Cierto es que la falta de medios no constituye el único problema del sistema judicial vigente. Como se pone en evidencia en toda reflexión o debate sobre el asunto -el diario Levante EMV ha celebrado uno esta misma semana- subsisten anacronismos legales, organizativos y de procedimiento incompatibles con la era de la ofimática. La televisión autonómica valenciana, por cierto, tiene ahí un filón -y un deber público, si sabe de qué va eso- informativo para ilustrar a su audiencia acerca de las condiciones a menudo tercermundistas en que se desarrolla el trabajo en los juzgados esparcidos por esos pueblos y barrios del Señor, tan alejados y ajenos al boato y diseño de una Ciudad de la Justicia, aunque tampoco tan monumental sede está a cubierto de las servidumbres generales decantadas por las estrecheces económicas.
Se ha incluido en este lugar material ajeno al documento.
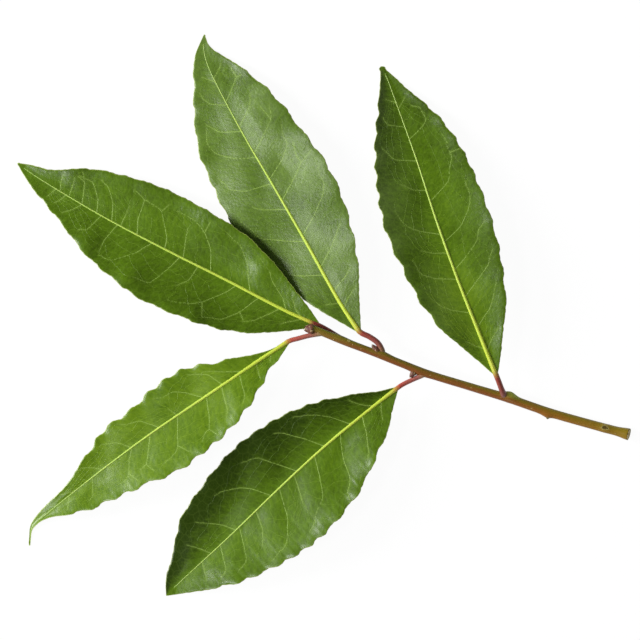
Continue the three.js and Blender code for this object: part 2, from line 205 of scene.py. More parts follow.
# %% Leaf dimensions
LEAVES = {
    "upper_left": {
        "stalk": [[6.3, -5.6, 7.7], [5.2, -4.7, 7.1], [2.4, -2.9, 6.5]],
        "stalk_radius": 0.66, "base": [-0.4, -1.4], "tip": [-81.8, 42.4],
        "bow": [0.75, 1.05, 1.6, 1.75, 1.0, 0.5],
        "half_width": (
            [3.5, 6.3, 11.1, 13.6, 14.6, 14.9, 13.3, 11.1, 7.3, 4.0, 1.9],
            [3.4, 5.8, 10.0, 13.0, 14.2, 14.7, 14.4, 12.6, 9.6, 3.9, 1.9],
        ),
        "rise": [6.4, 5.9, 5.3, 4.3, 2.4, -0.3],
        "roll": [0, 0.08, 0.13, 0.13, 0.1, 0],
        "fold": ([1.2, 1.6, 1.5, 0.9], [1.6, 2.1, 1.8, 1.0]),
        "ruffle": ([0.2, 0.16], [0.12, 0.08]),
        "crests": (
            [0.17, 0.25, 0.32, 0.4, 0.5, 0.56, 0.63, 0.7, 0.78, 0.85, 0.91],
            [0.2, 0.3, 0.37, 0.45, 0.51, 0.57, 0.64, 0.7, 0.76, 0.83],
        ),
        "tone_and_shade": ((0.34, 0.46, 0.44), (0.36, 0.4, 0.36)), "leathery_and_sheen": (0.6, 0.6, 0.6),
        "blush": 0.0, "flush": 2.0, "blunt": 0.4,
        "puckers": [
            (66, 8.2, 3.6, 0.85), (50.6, 11.3, 3.8, 0.95), (31, 12, 2.6, 0.25), (77.5, -5.5, 3.5, 0.35),
            (20.6, -8.3, 3.4, 0.5),
        ],
        "veins": [
            [(35, 0), (38, -38), (42, -62), (47, -73), (53, -72)], [(42, -62), (42, -86)],
            [(22, 0), (25, -34), (26.5, -52), (31, -75), (36, -82)],
            [(10, 0), (13, -39), (18, -59), (20, -74), (25, -84)], [(5, 0), (8, -30), (10, -60)],
            [(44, 0), (46, -35), (47, -54)], [(50, 0), (51, -20), (56, -59), (61, -66)],
            [(56, -59), (55, -77)], [(59, 0), (61, -27), (62, -65), (66, -77)], [(62, -65), (61, -67)],
            [(64.5, 0), (65, -43)], [(67.5, 0), (69.5, -32), (73, -64), (76, -74)],
            [(72.5, 0), (74, -28), (78, -64), (82, -72)], [(77.5, 0), (79, -36), (80, -59), (82, -88)],
            [(80, -59), (82.5, -70)], [(82, 0), (82.5, -35), (83, -61)], [(85, 0), (86, -33), (86.5, -67)],
            [(4.5, 0), (7, 35), (10, 60)], [(12, 0), (14, 30), (17, 60), (20, 72)],
            [(19, 0), (22, 52), (26, 79), (31, 86)], [(22, 52), (20, 68)],
            [(26.5, 0), (28.5, 25), (33, 58), (36, 72), (42, 80)], [(33, 58), (31, 85)],
            [(39, 0), (39.5, 31), (42, 50)], [(45, 0), (46, 23), (49, 65), (54, 74)],
            [(54, 0), (55.6, 16), (57, 33), (62, 71), (66, 80)], [(65.5, 0), (66.7, 44), (66.5, 76)],
            [(71, 0), (72.7, 52), (75, 70)], [(77.5, 0), (78.6, 21), (81.5, 70)],
            [(83, 0), (83.8, 34), (85, 60)], [(86.5, 0), (87.6, 66)],
        ],
    },
    "upper_middle": {
        "stalk": [[16.7, -9.2, 6.5], [16.5, -7.9, 7.0], [15.5, -6.1, 7.4], [13.3, -4.5, 7.6]],
        "stalk_radius": 0.76, "base": [10.5, -3.0], "tip": [-31.3, 77.2],
        "bow": [0.95, 1.5, 2.3, 3.15, 3.1, 2.0],
        "half_width": (
            [2.9, 5.3, 9.6, 12.7, 14.5, 14.9, 14.0, 12.7, 9.2, 4.8, 2.5],
            [3.2, 5.7, 10.1, 12.9, 14.8, 15.3, 14.3, 13.1, 10.5, 5.8, 1.9],
        ),
        "rise": [7.6, 6.6, 4.9, 3.4, 1.7, -0.2],
        "roll": [-0.1, -0.18, -0.2, -0.2, -0.17, -0.1],
        "fold": ([0.5, 0.7, 0.6, 0.4], [0.7, 0.9, 0.8, 0.5]),
        "ruffle": ([0.25, 0.12], [0.28, 0.14]),
        "crests": (
            [0.15, 0.23, 0.31, 0.38, 0.46, 0.54, 0.6, 0.68, 0.775, 0.84, 0.91],
            [0.175, 0.25, 0.33, 0.42, 0.51, 0.59, 0.69, 0.77, 0.85],
        ),
        # a leathery value of 1 all over lays the pale painted sheen, in patches, on the whole of this leaf
        "tone_and_shade": ((0.42, 0.4, 0.38), (0.46, 0.44, 0.42)), "leathery_and_sheen": (1.0, 1.0, 1.0),
        "blush": 0.45, "flush": 0, "blunt": 0.4,
        "puckers": [
            (62.2, -17.6, 6, -0.8), (47.5, -17.1, 3.5, -0.45), (37.4, -17.2, 3.5, -0.45),
            (30.8, -15.6, 3, -0.35), (19.8, -10.7, 3, -0.3), (81, -5.5, 3, -0.3), (61.2, 14, 4, 0.5),
        ],
        "veins": [
            [(8, 0), (12, -79)], [(14, 0), (16.5, -58), (18, -70)],
            [(22, 0), (26, -44), (29, -68), (31, -80)],
            [(33, 0), (37, -42), (41, -68), (44, -79), (50, -84)],
            [(45, 0), (49, -35), (52.5, -63), (54.5, -94)], [(52.5, -63), (56, -66), (59, -71)],
            [(52.5, 0), (56, -39), (59.5, -62), (61.5, -64), (66, -77)],
            [(61.5, 0), (64, -26), (68, -61), (72.5, -81)], [(68, -61), (73, -62)],
            [(70.5, 0), (74.5, -42), (78, -60)], [(79, 0), (84, -61), (84, -77)], [(84, -61), (88, -76)],
            [(87, 0), (90, -60)], [(10, 0), (11.6, 64)], [(19.5, 0), (22, 46), (24.5, 73), (30, 82)],
            [(31, 0), (34, 36), (38, 70), (45, 83)], [(42, 0), (45, 35), (47, 50)],
            [(51, 0), (52.5, 47), (55.5, 75), (60, 84)],
            [(60, 0), (62.7, 38), (66, 64), (71, 79), (74.5, 73)], [(69, 0), (72, 45), (76, 70)],
            [(78, 0), (81, 50), (85, 72)], [(86, 0), (89, 55)],
        ],
    },
    "right": {
        "stalk": [[49.6, -20.4, 4.1], [49.35, -19.7, 5.2], [48.8, -18.4, 6.2], [48.0, -16.3, 7.0]],
        "stalk_radius": 0.74, "base": [47.3, -14.6], "tip": [16.5, 68.6],
        "bow": [0.3, 0.75, 0.6, -0.15, -0.4, -0.4],
        "half_width": (
            [2.8, 5.2, 9.5, 11.9, 13.0, 13.9, 13.4, 11.6, 8.6, 4.3, 2.0],
            [3.2, 5.5, 9.9, 12.4, 13.8, 14.1, 13.5, 12.1, 9.3, 4.4, 1.8],
        ),
        "rise": [7.6, 8.1, 7.3, 5.3, 2.4, -0.3],
        "roll": [0, 0.06, 0.08, 0.08, 0.06, 0],
        "fold": ([1.6, 2.2, 2.1, 1.2], [1.5, 2.4, 2.3, 1.2]),
        "ruffle": ([0.35, 0.16], [0.25, 0.14]),
        "crests": (
            [0.2, 0.28, 0.37, 0.445, 0.54, 0.605, 0.66, 0.715, 0.78, 0.84, 0.89],
            [0.21, 0.29, 0.36, 0.45, 0.53, 0.6, 0.66, 0.72, 0.79, 0.85],
        ),
        # this leaf's left half is painted: lighter by the base as painted sheen, darker by the tip as painted
        # shade
        "tone_and_shade": ((0.7, 0.74, 0.34), (-0.1, 0.32, 0.28)), "leathery_and_sheen": (1.0, 0.6, 0.6),
        "blush": 0.35, "flush": 0, "blunt": 0.95,
        "puckers": [
            (79.7, -5.2, 2.5, 0.3), (70.1, -10.3, 2.5, 0.3), (50.3, -16, 3, 0.35), (43.4, -15.8, 2.5, 0.3),
            (74.5, 1.6, 2.5, 0.2),
        ],
        "veins": [
            [(7, 0), (10, -40), (13, -79)], [(15, 0), (19, -49), (21, -61), (26, -82)],
            [(25, 0), (28.6, -38), (32, -72), (36, -85)],
            [(34, 0), (36, -25), (40, -63), (43, -71), (45, -86)],
            [(43, 0), (45.7, -39), (50, -67), (55, -78), (58, -79)],
            [(56, 0), (58.3, -28), (60, -47), (66, -69), (68, -74), (74, -79)], [(68, -74), (68, -97)],
            [(76, 0), (78, -39), (79.4, -58), (81, -69), (84, -74), (85.5, -50)], [(86, 0), (88.5, -50)],
            [(8, 0), (10, 40), (12.5, 65)], [(20, 0), (23, 47), (25, 63), (28.5, 72)],
            [(31, 0), (33.5, 45), (36, 66), (41, 76)], [(39.5, 0), (41, 30), (43, 50)],
            [(45.5, 0), (48.5, 37), (51, 56), (57, 73)], [(59.5, 0), (61.3, 27), (64, 50)],
            [(69, 0), (71.7, 49), (76, 79)], [(80, 0), (82.4, 54), (85, 70)], [(88, 0), (90, 50)],
        ],
    },
    "lower_left": {
        "stalk": [[0.9, -3.4, 8.1], [-1.2, -3.85, 8.3], [-3.4, -4.3, 8.3], [-6.0, -5.0, 8.2]],
        "stalk_radius": 0.66, "base": [-8.6, -5.8], "tip": [-78.6, -61.0],
        "bow": [-0.8, -2.1, -3.4, -3.9, -3.8, -3.3],
        "half_width": (
            [2.3, 3.9, 8.2, 10.9, 12.1, 12.4, 10.3, 8.3, 5.9, 1.2, 0.4],
            [0.7, 2.0, 5.7, 9.5, 9.8, 8.4, 8.3, 5.4, 2.7, 1.8, 0.7],
        ),
        "rise": [8.0, 8.0, 6.6, 4.7, 2.2, -0.2],
        "roll": [0, 0.05, 0.07, 0.07, 0.08, 0.6],
        "fold": ([1.3, 2.0, 1.8, 0.7], [0.6, 0.8, 0.8, 0.4]),
        "ruffle": ([0.4, 0.2], [0.4, 0.16]),
        "crests": (
            [0.06, 0.135, 0.2, 0.27, 0.34, 0.4, 0.47, 0.55, 0.64, 0.7, 0.775, 0.85],
            [0.18, 0.25, 0.31, 0.367, 0.43, 0.5, 0.575, 0.636, 0.7],
        ),
        "tone_and_shade": ((0.6, 0.64, 0.62), (0.54, 0.62, 0.54)), "leathery_and_sheen": (0.35, 0.35, 0.35),
        "blush": 0.9, "flush": 0, "blunt": 0.4,
        "puckers": [
            (9.6, 7.2, 2.5, 0.35), (27.4, 12.4, 3, 0.45), (36.5, 13.8, 3, 0.45), (65.7, 8.3, 3, 0.35),
        ],
        "veins": [
            [(16, 0), (19, -30), (22, -59), (26, -70)], [(23.5, 0), (25, -51), (27.5, -74), (30, -79)],
            [(30.5, 0), (34, -42), (36.5, -57), (42.5, -74)], [(40, 0), (41, -30)],
            [(46.5, 0), (50, -51), (56, -86)], [(57, 0), (60, -47), (63.5, -69)], [(68, 0), (73, -81)],
            [(79, 0), (83, -70)], [(6, 0), (8, 60)], [(11.5, 0), (13.5, 75)],
            [(17.5, 0), (20, 61), (22, 80)], [(24, 0), (27, 58), (29, 75)],
            [(29.5, 0), (32.5, 42), (35, 66), (34, 87)], [(35, 66), (39, 78)],
            [(40, 0), (43, 30), (45.5, 55), (50, 70), (53, 73)], [(45.5, 55), (44, 81)],
            [(50, 0), (56.5, 52), (55.8, 76)], [(56.5, 52), (59, 62)],
            [(57, 0), (60, 25), (62.5, 52), (66, 68)], [(62.5, 52), (61.5, 84)],
            [(72, 0), (75, 53), (77, 63)], [(81, 0), (84, 60)],
        ],
    },
    "lower_middle": {
        "stalk": [[28.2, -14.5, 5.8], [26.6, -15.3, 5.9], [24.0, -16.5, 6.1], [22.2, -17.4, 6.3]],
        "stalk_radius": 0.63, "base": [20.6, -18.5], "tip": [-41.6, -74.5],
        "bow": [-0.65, -1.35, -1.15, -0.5, -0.25, -0.15],
        "half_width": (
            [3.6, 6.8, 11.2, 14.9, 16.6, 17.1, 16.0, 13.6, 10.6, 5.7, 2.5],
            [2.5, 5.1, 9.8, 13.1, 15.1, 16.2, 15.9, 14.6, 12.4, 6.5, 3.6],
        ),
        "rise": [6.4, 5.9, 4.8, 3.3, 1.5, -0.3],
        "roll": [0, 0.05, 0.07, 0.07, 0.06, 0],
        "fold": ([1.8, 2.8, 2.6, 1.3], [2.2, 3.0, 2.7, 1.4]),
        "ruffle": ([0.32, 0.16], [0.22, 0.12]),
        "crests": (
            [0.14, 0.21, 0.32, 0.41, 0.485, 0.54, 0.6, 0.66, 0.735, 0.8, 0.87],
            [0.125, 0.197, 0.245, 0.31, 0.37, 0.43, 0.49, 0.56, 0.64, 0.72, 0.8, 0.86],
        ),
        # the dark right half is painted shade, for the half that turns away from the lamps
        "tone_and_shade": ((0.42, 0.44, 0.05), (0.42, 0.54, -0.45)), "leathery_and_sheen": (0.25, 0.25, 0.25),
        "blush": 1.0, "flush": 0, "blunt": 0.4,
        "puckers": [
            (7, 7.9, 2.5, 0.35), (17, 14.3, 3.5, 0.5), (26.9, 16.6, 3.5, 0.5), (35.2, 17.7, 3, 0.4),
            (70.8, -5.1, 3, 0.3),
        ],
        "veins": [
            [(9, 0), (12, -40), (14, -79)], [(18.5, 0), (22, -51), (27, -79), (31, -86)],
            [(29.5, 0), (33, -40), (36.5, -68), (39, -80)], [(41.5, 0), (46, -44), (48, -61), (53, -75)],
            [(53, 0), (56, -29), (59, -48), (63, -62), (66.5, -71)], [(69, 0), (71, -23), (77, -68)],
            [(80, 0), (84, -60)], [(6, 0), (10, 64)], [(14, 0), (17, 50), (20, 74), (22, 82)],
            [(23, 0), (28, 43), (30, 70), (34, 84), (35, 96)],
            [(34, 0), (37.5, 34), (41, 58), (48, 74), (51.5, 85)], [(43, 0), (45.5, 28), (47, 42)],
            [(49.5, 0), (53.5, 40), (58, 68), (62, 80), (67, 85)], [(60, 0), (62.5, 33), (66, 53)],
            [(67.5, 0), (72.5, 57), (77, 75)], [(76, 0), (80, 55), (83, 72)], [(84, 0), (87, 60)],
        ],
    },
}
print("leaves:", {name: len(leaf["veins"]) for name, leaf in LEAVES.items()}, "side veins")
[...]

No todo el problema se ciñe al dinero, decíamos, pero sin duda se atenuaría mucho, si se nos permite esta obviedad, e incluso se revelaría una voluntad política de aligerar los agobios, abordar la solución y restaurar así el crédito menguante de una Justicia en la que el esfuerzo de sus profesionales -con las excepciones de rigor- no enmienda las ineficiencias, la morosidad escandalosa, el alarmante índice de impunidad por las sentencias que no se ejecutan y la desconfianza que decantan los tribunales. Para ello, claro está, habrían de concertarse la Generalitat y la Administración central poniéndose al tajo en las parcelas que se han repartido y les incumben, aquella proporcionando sedes judiciales debidamente equipadas y asumiendo las nóminas de los funcionarios, en tanto que el Gobierno decide el número de juzgados a establecer, nombrando jueces y secretarios de los mismos.

El caso es que en esta teórica colaboración parece que se han juntado el hambre con las ganas de comer para sacudirse las responsabilidades endosándoselas al otro y dejando la casa a medio barrer. El uno no habilita suficientes jueces y secretarios en tanto que el otro se abstiene de crear nuevos juzgados, pero también de utillar mejor a los existentes, dotándoles de recursos y personal adecuado en cantidad y cualificación. En suma, una depredación de la Justicia tanto más escandalosa por cuanto se produce, o se ha producido hasta hace cuatro días, en un marco -sea el estatal o el autonómico- que ha gozado de una prosperidad persistente y dilatada en el tiempo y de la que el poder político se ha envanecido sin recato. Si no se le ha metido mano al problema de la Justicia es porque el referido poder no ha querido, con las consecuencias que se vienen padeciendo y denunciando.

Resulta, pues, evidente dónde reside la mayor culpa de que en el sistema "todo funcione mal, incluso los jueces", como en cierta ocasión manifestó el decano de los de Valencia, Tomás y Tio. La mayor culpa, pero no toda, porque a los jueces habrá que adjudicarles la parte que les corresponde en la medida que se autogobiernan. ¿O acaso es de obligado cumplimiento que por el llamado caso Fabra hayan transitado ocho juezas y cuatro fiscales a lo largo de cinco años desde que se imputó al presidente de la Diputación de Castellón y otros altos cargos del Gobierno de José María Aznar? Eso no es un juzgado de instrucción, sino una pasarela por la que desfilan frívolamente sus señorías en tránsito de un destino a otro, mientras los empapelados aguantan en esa suerte de limbo procesal. Por decencia profesional ya debería de haberse resuelto este asunto en el que los juzgadores, y sólo ellos, se están desacreditando.